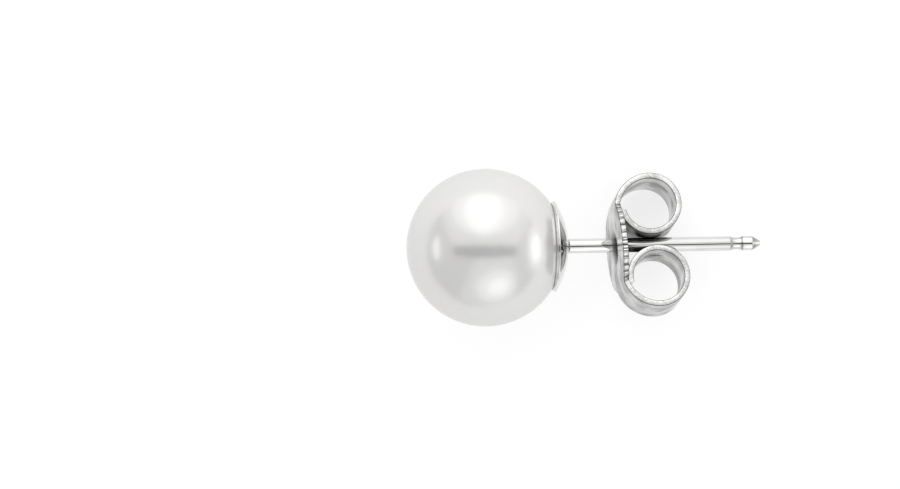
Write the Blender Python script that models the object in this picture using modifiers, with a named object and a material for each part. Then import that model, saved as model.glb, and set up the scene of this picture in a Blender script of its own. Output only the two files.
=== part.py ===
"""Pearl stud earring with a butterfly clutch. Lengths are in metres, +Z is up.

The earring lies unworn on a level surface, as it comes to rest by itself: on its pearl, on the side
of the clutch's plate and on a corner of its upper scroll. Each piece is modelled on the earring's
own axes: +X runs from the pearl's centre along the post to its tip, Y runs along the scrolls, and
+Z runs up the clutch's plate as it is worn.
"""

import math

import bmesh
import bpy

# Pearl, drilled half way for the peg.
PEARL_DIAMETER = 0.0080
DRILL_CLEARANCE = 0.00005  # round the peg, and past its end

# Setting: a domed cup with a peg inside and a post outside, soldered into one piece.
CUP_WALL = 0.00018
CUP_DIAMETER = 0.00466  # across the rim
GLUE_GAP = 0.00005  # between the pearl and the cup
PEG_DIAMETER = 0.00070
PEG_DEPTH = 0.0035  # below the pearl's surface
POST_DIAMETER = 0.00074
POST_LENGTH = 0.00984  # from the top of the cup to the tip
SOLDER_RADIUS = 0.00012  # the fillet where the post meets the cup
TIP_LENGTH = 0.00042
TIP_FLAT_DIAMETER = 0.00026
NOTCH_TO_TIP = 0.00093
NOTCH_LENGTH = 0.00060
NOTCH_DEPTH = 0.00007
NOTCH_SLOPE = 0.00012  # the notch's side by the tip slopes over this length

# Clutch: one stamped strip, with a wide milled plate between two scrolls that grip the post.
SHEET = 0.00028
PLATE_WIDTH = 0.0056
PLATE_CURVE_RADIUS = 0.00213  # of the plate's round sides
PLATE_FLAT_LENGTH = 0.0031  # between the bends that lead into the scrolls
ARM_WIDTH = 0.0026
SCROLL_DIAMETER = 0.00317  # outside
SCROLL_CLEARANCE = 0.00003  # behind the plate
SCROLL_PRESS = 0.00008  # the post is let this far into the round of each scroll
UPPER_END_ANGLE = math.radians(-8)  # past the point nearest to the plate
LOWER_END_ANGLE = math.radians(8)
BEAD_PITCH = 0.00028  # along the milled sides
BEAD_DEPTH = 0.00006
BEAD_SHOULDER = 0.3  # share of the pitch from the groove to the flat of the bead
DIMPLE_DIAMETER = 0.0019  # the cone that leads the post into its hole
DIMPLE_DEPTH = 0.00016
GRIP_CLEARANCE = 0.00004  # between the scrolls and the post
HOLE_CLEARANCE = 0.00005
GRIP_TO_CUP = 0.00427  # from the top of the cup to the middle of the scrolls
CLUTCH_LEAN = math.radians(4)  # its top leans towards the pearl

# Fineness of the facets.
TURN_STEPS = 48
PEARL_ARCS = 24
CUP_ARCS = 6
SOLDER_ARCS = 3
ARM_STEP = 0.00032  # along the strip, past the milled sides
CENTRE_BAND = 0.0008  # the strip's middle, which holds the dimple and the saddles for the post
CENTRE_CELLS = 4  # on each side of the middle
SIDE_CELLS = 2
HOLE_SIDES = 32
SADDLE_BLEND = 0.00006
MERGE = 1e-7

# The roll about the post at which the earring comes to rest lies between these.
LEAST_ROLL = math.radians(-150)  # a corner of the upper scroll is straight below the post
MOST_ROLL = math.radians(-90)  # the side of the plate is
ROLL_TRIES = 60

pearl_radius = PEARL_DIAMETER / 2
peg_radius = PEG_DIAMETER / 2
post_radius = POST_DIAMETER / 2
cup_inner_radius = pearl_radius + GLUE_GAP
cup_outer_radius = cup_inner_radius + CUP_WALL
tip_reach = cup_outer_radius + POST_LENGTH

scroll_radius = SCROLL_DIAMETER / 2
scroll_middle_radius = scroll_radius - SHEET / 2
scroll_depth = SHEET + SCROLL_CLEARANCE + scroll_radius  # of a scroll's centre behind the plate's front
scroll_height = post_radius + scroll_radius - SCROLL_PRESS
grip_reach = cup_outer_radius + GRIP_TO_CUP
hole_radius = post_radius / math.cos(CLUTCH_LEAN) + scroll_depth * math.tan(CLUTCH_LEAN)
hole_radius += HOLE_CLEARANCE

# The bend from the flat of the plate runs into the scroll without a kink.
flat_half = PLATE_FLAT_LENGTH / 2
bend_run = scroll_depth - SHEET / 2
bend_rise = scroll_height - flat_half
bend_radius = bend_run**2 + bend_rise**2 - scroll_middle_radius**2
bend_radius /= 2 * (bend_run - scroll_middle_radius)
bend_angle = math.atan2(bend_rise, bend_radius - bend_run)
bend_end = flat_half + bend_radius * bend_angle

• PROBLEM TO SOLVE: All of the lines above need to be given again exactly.

• SOLUTION TO THIS EXERCISE:
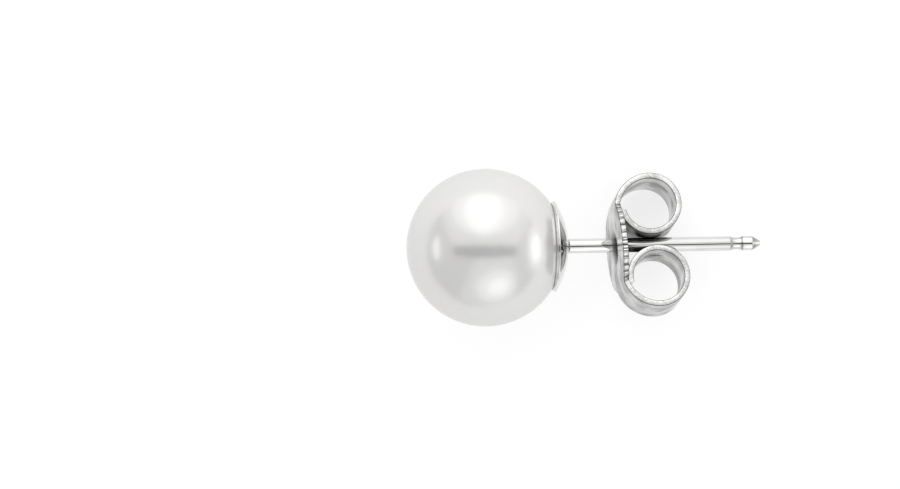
Write the Blender Python script that models the object in this picture using modifiers, with a named object and a material for each part. Then import that model, saved as model.glb, and set up the scene of this picture in a Blender script of its own. Output only the two files.
=== part.py ===
"""Pearl stud earring with a butterfly clutch. Lengths are in metres, +Z is up.

The earring lies unworn on a level surface, as it comes to rest by itself: on its pearl, on the side
of the clutch's plate and on a corner of its upper scroll. Each piece is modelled on the earring's
own axes: +X runs from the pearl's centre along the post to its tip, Y runs along the scrolls, and
+Z runs up the clutch's plate as it is worn.
"""

import math

import bmesh
import bpy

# Pearl, drilled half way for the peg.
PEARL_DIAMETER = 0.0080
DRILL_CLEARANCE = 0.00005  # round the peg, and past its end

# Setting: a domed cup with a peg inside and a post outside, soldered into one piece.
CUP_WALL = 0.00018
CUP_DIAMETER = 0.00466  # across the rim
GLUE_GAP = 0.00005  # between the pearl and the cup
PEG_DIAMETER = 0.00070
PEG_DEPTH = 0.0035  # below the pearl's surface
POST_DIAMETER = 0.00074
POST_LENGTH = 0.00984  # from the top of the cup to the tip
SOLDER_RADIUS = 0.00012  # the fillet where the post meets the cup
TIP_LENGTH = 0.00042
TIP_FLAT_DIAMETER = 0.00026
NOTCH_TO_TIP = 0.00093
NOTCH_LENGTH = 0.00060
NOTCH_DEPTH = 0.00007
NOTCH_SLOPE = 0.00012  # the notch's side by the tip slopes over this length

# Clutch: one stamped strip, with a wide milled plate between two scrolls that grip the post.
SHEET = 0.00028
PLATE_WIDTH = 0.0056
PLATE_CURVE_RADIUS = 0.00213  # of the plate's round sides
PLATE_FLAT_LENGTH = 0.0031  # between the bends that lead into the scrolls
ARM_WIDTH = 0.0026
SCROLL_DIAMETER = 0.00317  # outside
SCROLL_CLEARANCE = 0.00003  # behind the plate
SCROLL_PRESS = 0.00008  # the post is let this far into the round of each scroll
UPPER_END_ANGLE = math.radians(-8)  # past the point nearest to the plate
LOWER_END_ANGLE = math.radians(8)
BEAD_PITCH = 0.00028  # along the milled sides
BEAD_DEPTH = 0.00006
BEAD_SHOULDER = 0.3  # share of the pitch from the groove to the flat of the bead
DIMPLE_DIAMETER = 0.0019  # the cone that leads the post into its hole
DIMPLE_DEPTH = 0.00016
GRIP_CLEARANCE = 0.00004  # between the scrolls and the post
HOLE_CLEARANCE = 0.00005
GRIP_TO_CUP = 0.00427  # from the top of the cup to the middle of the scrolls
CLUTCH_LEAN = math.radians(4)  # its top leans towards the pearl

# Fineness of the facets.
TURN_STEPS = 48
PEARL_ARCS = 24
CUP_ARCS = 6
SOLDER_ARCS = 3
ARM_STEP = 0.00032  # along the strip, past the milled sides
CENTRE_BAND = 0.0008  # the strip's middle, which holds the dimple and the saddles for the post
CENTRE_CELLS = 4  # on each side of the middle
SIDE_CELLS = 2
HOLE_SIDES = 32
SADDLE_BLEND = 0.00006
MERGE = 1e-7

# The roll about the post at which the earring comes to rest lies between these.
LEAST_ROLL = math.radians(-150)  # a corner of the upper scroll is straight below the post
MOST_ROLL = math.radians(-90)  # the side of the plate is
ROLL_TRIES = 60

pearl_radius = PEARL_DIAMETER / 2
peg_radius = PEG_DIAMETER / 2
post_radius = POST_DIAMETER / 2
cup_inner_radius = pearl_radius + GLUE_GAP
cup_outer_radius = cup_inner_radius + CUP_WALL
tip_reach = cup_outer_radius + POST_LENGTH

scroll_radius = SCROLL_DIAMETER / 2
scroll_middle_radius = scroll_radius - SHEET / 2
scroll_depth = SHEET + SCROLL_CLEARANCE + scroll_radius  # of a scroll's centre behind the plate's front
scroll_height = post_radius + scroll_radius - SCROLL_PRESS
grip_reach = cup_outer_radius + GRIP_TO_CUP
hole_radius = post_radius / math.cos(CLUTCH_LEAN) + scroll_depth * math.tan(CLUTCH_LEAN)
hole_radius += HOLE_CLEARANCE

# The bend from the flat of the plate runs into the scroll without a kink.
flat_half = PLATE_FLAT_LENGTH / 2
bend_run = scroll_depth - SHEET / 2
bend_rise = scroll_height - flat_half
bend_radius = bend_run**2 + bend_rise**2 - scroll_middle_radius**2
bend_radius /= 2 * (bend_run - scroll_middle_radius)
bend_angle = math.atan2(bend_rise, bend_radius - bend_run)
bend_end = flat_half + bend_radius * bend_angle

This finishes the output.